Sebagai karya sastra, Keajaiban Toko Kelontong Namiya menawarkan pengalaman membaca yang lembut namun membekas. Walau alurnya tidak kronologis dan cenderung tenang, novel ini justru memberikan ruang bagi pembaca untuk merenung. Setiap kisah yang muncul membuka mata tentang bagaimana hidup setiap orang saling bersinggungan dengan cara yang tidak terduga.Keigo Higashino membangun kisah ini dengan cara yang unik, seperti sedang merakit puzzle yang menghubungkan benang benang merah. Setiap surat yang datang adalah potongan kecil dari kehidupan seseorang, yang awalnya terasa terpisah, tapi perlahan membentuk gambaran besar yang indah, menyakitkan, sekaligus menyembuhkan. Melalui toko Namiya, penulis menunjukkan bahwa setiap manusia saling terhubung, bahkan melintasi batas waktu. Di balik misteri surat-surat yang menembus masa, terdapat pesan kemanusiaan yang kuat: bahwa setiap kebaikan, sekecil apa pun, akan menemukan jalannya sendiri untuk kembali.
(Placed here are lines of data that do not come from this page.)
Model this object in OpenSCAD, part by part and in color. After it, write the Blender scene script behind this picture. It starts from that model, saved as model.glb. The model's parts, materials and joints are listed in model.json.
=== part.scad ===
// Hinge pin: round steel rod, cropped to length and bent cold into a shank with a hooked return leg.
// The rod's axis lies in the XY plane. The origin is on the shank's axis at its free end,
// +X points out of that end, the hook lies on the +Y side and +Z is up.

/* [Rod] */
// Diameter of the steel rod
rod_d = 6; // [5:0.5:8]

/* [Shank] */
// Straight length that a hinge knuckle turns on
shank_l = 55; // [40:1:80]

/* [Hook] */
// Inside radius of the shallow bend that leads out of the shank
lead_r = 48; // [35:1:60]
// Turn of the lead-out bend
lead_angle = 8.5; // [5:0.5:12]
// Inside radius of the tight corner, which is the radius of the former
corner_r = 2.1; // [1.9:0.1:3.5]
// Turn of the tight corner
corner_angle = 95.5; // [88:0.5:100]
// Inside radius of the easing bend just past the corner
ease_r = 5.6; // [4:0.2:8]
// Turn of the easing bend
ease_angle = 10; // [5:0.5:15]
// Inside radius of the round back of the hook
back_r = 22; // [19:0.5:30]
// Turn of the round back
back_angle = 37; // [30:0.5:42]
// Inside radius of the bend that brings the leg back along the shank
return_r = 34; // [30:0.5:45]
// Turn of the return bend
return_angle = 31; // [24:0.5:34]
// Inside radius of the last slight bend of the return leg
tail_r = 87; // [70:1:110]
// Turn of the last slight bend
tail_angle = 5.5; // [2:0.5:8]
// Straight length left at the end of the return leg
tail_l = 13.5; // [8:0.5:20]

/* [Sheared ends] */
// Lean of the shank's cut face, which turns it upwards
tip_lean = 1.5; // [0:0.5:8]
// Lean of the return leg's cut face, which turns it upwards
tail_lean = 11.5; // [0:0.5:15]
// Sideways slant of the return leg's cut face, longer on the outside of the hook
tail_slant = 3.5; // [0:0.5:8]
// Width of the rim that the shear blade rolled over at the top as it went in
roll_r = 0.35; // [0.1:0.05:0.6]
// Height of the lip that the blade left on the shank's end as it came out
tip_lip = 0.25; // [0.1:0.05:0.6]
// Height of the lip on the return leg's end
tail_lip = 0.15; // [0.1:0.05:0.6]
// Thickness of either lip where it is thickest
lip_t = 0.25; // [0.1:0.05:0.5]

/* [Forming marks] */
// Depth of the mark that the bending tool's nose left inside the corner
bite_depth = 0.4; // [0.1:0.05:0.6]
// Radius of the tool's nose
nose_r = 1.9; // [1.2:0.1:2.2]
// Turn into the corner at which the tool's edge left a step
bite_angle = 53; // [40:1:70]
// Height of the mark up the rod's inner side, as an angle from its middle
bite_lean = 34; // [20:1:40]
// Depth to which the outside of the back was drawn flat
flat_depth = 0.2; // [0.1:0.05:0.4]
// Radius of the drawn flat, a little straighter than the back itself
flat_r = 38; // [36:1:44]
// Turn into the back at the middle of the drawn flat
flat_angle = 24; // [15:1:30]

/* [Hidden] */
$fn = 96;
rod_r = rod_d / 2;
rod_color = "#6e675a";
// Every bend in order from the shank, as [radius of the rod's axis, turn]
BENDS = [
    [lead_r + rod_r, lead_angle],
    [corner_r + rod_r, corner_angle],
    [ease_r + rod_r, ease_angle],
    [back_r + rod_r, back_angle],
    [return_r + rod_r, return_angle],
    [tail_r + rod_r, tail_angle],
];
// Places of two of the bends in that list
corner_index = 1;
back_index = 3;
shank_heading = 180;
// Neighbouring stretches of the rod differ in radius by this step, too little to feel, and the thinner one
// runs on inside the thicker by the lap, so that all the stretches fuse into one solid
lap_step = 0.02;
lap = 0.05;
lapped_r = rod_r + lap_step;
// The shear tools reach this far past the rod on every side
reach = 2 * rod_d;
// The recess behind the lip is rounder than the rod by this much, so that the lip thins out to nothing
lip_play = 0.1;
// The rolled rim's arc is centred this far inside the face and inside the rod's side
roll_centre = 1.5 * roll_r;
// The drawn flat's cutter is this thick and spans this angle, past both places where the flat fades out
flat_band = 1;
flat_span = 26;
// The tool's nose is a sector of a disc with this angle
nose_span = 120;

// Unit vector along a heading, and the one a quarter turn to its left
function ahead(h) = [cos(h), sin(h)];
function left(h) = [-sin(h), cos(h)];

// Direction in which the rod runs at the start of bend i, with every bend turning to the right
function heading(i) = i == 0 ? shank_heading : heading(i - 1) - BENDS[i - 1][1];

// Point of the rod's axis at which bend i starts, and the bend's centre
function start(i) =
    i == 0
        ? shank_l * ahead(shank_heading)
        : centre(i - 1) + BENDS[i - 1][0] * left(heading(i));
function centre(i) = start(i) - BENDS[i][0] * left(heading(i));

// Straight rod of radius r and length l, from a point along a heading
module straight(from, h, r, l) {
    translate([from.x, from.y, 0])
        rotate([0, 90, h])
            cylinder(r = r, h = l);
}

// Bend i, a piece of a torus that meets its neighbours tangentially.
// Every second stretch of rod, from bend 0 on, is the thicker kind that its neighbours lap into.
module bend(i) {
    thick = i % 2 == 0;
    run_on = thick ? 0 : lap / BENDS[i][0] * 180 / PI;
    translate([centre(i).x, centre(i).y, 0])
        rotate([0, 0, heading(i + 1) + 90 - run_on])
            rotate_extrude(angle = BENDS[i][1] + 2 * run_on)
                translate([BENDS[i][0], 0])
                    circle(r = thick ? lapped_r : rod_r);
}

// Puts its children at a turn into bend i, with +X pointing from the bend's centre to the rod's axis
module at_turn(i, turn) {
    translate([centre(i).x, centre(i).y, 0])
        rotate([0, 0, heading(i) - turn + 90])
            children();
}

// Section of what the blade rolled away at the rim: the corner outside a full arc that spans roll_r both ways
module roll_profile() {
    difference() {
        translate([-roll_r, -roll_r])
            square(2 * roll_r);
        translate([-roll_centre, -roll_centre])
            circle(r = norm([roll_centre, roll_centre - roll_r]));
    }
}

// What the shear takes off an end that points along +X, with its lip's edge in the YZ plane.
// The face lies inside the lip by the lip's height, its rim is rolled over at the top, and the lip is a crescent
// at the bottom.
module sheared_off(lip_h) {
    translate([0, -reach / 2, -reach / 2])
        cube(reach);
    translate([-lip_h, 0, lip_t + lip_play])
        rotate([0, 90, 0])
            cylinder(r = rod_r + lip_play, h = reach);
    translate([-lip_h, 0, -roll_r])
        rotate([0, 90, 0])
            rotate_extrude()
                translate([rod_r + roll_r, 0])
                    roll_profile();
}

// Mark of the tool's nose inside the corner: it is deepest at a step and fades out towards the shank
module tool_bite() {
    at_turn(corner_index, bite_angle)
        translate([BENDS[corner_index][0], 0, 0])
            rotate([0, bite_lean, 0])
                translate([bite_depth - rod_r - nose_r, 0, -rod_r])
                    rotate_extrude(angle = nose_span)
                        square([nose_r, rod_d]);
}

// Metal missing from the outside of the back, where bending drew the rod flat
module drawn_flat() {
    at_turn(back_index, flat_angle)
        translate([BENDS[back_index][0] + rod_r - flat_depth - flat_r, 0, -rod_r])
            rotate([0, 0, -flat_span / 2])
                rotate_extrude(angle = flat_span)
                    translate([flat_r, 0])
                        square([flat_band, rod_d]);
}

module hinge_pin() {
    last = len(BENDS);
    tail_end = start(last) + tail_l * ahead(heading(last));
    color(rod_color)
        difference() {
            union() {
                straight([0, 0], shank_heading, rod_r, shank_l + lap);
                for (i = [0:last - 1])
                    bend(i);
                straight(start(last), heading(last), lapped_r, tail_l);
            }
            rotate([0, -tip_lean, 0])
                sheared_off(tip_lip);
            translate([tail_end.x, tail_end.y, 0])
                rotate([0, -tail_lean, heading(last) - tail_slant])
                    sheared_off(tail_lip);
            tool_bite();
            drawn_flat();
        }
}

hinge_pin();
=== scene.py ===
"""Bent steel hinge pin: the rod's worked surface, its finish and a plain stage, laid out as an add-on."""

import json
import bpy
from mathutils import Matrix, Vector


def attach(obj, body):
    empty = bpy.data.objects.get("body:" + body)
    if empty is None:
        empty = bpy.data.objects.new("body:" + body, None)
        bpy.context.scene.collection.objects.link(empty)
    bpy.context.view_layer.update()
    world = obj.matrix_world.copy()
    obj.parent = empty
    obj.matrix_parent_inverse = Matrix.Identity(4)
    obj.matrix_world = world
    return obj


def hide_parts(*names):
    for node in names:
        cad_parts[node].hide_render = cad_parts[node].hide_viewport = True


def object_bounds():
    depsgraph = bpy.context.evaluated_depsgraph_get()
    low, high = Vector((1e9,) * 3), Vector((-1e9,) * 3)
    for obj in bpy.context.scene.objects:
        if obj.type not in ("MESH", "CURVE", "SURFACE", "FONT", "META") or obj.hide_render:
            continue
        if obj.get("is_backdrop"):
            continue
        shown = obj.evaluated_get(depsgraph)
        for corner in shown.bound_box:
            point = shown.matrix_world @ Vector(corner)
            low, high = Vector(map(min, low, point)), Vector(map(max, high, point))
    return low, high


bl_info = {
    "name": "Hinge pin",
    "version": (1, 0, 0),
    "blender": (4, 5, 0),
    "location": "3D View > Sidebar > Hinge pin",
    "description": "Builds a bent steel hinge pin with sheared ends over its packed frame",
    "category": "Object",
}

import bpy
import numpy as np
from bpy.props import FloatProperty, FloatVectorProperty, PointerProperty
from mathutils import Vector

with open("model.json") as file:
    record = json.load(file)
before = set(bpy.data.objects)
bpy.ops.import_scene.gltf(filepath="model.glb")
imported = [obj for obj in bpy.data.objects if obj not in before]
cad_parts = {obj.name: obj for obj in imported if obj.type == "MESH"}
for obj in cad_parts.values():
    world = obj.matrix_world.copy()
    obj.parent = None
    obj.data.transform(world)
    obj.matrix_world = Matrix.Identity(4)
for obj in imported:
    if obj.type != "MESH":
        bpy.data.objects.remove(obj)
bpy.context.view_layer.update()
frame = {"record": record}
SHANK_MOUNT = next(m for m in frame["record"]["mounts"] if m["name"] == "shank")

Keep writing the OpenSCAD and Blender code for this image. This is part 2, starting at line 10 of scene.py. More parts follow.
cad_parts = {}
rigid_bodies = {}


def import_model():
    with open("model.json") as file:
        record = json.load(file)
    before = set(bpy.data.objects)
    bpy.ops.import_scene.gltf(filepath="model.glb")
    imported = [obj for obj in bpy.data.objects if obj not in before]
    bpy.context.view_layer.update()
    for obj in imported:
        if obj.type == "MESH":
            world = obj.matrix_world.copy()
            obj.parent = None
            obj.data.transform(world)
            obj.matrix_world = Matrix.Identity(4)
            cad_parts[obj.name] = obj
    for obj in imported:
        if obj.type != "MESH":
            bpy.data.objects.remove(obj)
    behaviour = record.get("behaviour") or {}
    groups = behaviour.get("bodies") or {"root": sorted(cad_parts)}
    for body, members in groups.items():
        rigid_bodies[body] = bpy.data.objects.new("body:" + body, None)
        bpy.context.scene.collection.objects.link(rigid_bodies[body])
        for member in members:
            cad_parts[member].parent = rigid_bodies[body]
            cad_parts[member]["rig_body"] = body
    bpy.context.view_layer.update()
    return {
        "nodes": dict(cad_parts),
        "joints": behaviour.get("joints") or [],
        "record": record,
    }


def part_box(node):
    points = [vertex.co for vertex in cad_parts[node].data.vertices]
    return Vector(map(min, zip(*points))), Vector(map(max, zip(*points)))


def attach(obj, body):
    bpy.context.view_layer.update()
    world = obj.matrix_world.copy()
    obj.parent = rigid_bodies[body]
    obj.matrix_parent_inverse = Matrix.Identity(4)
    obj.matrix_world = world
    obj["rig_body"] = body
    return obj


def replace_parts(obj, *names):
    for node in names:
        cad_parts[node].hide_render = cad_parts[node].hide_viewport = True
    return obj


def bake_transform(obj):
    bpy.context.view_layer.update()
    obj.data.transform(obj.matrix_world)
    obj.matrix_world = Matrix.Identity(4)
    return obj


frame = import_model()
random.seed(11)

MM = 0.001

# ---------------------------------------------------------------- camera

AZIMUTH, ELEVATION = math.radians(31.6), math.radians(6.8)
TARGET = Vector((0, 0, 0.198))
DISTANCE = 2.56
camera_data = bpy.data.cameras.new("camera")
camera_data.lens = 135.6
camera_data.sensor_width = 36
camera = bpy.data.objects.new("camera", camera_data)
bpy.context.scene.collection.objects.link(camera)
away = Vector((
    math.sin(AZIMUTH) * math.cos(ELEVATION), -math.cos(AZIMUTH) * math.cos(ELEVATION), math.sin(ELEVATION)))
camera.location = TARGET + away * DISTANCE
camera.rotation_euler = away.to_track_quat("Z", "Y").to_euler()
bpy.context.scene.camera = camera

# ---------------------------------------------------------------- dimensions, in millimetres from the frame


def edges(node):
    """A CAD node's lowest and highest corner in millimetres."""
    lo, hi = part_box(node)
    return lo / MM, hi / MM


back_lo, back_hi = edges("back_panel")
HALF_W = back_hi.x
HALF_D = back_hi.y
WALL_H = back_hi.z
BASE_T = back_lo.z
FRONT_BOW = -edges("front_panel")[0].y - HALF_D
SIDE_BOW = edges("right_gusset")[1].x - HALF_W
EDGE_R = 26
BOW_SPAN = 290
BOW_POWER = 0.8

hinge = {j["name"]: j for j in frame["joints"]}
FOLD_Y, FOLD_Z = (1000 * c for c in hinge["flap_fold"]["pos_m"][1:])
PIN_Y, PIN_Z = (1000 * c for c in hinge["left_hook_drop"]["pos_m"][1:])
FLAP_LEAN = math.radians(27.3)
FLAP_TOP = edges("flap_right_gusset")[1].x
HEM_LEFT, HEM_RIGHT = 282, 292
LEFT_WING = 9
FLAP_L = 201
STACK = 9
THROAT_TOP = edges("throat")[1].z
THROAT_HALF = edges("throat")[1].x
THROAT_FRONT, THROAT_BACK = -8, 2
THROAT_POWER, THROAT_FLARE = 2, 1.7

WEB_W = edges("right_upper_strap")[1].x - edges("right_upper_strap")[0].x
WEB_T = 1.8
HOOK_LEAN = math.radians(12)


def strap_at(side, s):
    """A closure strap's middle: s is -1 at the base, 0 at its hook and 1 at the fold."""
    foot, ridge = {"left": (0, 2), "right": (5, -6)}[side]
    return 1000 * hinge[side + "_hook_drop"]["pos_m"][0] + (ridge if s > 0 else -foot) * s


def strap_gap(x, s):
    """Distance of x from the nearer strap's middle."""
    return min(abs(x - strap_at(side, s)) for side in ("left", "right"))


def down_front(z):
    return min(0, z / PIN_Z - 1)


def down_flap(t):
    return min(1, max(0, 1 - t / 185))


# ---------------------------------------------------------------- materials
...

Salah satu kekuatan utama novel ini adalah cara Higashino memperlakukan tokoh-tokohnya dengan empati mendalam. Ia tidak pernah menghakimi. Ia memahami bahwa hidup tidak sesederhana hitam dan putih  kadang pilihan yang “benar” terasa salah, dan jalan memutar justru membawa kita pulang. Melalui kisah para tokoh seperti atlet yang harus memilih antara mimpi atau cinta, musisi yang terjebak antara gengsi dan kelangsungan hidup, hingga seorang anak yang mencari alasan untuk tetap hidup, pembaca diajak menyelami dilema-dilema yang sangat manusiawi. Seperti salah satu kutipan dalam buku ini, “Peta kehidupan tidak selalu menunjukkan jalan yang benar. Tapi selama kita terus berjalan, pasti ada makna di setiap langkah yang kita ambil.”

Higashino juga tak berusaha menjelaskan secara ilmiah bagaimana surat-surat itu bisa menembus waktu. Ia paham bahwa keajaiban tidak selalu perlu logika; yang penting adalah apa yang dirasakan. Unsur fantasi di novel ini justru menjadi wadah untuk membicarakan realitas: penyesalan, kehilangan, dan kerinduan untuk memperbaiki yang telah berlalu. Dan ketika pembaca menyadari bahwa semua cerita dalam buku ini saling terhubung  bahwa para karakter  ternyata memiliki kaitan satu sama lain  di situlah letak keajaiban sebenarnya. Bukan sekadar plot twist, tapi cerminan dari karma baik yang berputar, tentang bagaimana tindakan kecil yang tulus bisa menjadi penyelamat seseorang di masa depan.

“Tidak ada usaha yang sia-sia. Bahkan jika pada akhirnya tidak ada yang berubah, fakta bahwa kamu telah melakukan yang terbaik adalah sesuatu yang berharga.” Kutipan ini seakan menjadi inti dari novel Keajaiban Toko Kelontong Namiya. Buku ini tidak memberi solusi instan atas luka kehidupan, tapi memberi sesuatu yang jauh lebih dalam, pemahaman bahwa setiap orang sedang berjuang dengan caranya sendiri. Ia seperti pelukan hangat dari orang asing yang tahu persis apa yang kita rasakan  menenangkan, tanpa menggurui.

Setelah menutup halaman terakhirnya, kita mungkin akan terdiam dan bertanya pada diri sendiri, “Kalau aku bisa menulis surat ke masa lalu, apa yang akan aku ceritakan?” atau “Kalau diriku di masa depan bisa memberi nasihat, apa yang akan ia katakan padaku?” Novel ini mengajarkan bahwa jawaban terbaik sering kali sudah ada di dalam diri kita, yang dibutuhkan hanyalah keberanian untuk mendengarkan. Dan kadang, keajaiban terbesar bukanlah surat yang menembus waktu, melainkan kesadaran bahwa kita tidak pernah benar-benar sendirian. Bahkan ketika kita menulis surat dalam gelap, selalu ada seseorang, di suatu waktu, yang akan membacanya  dan menjawabnya dengan tulus.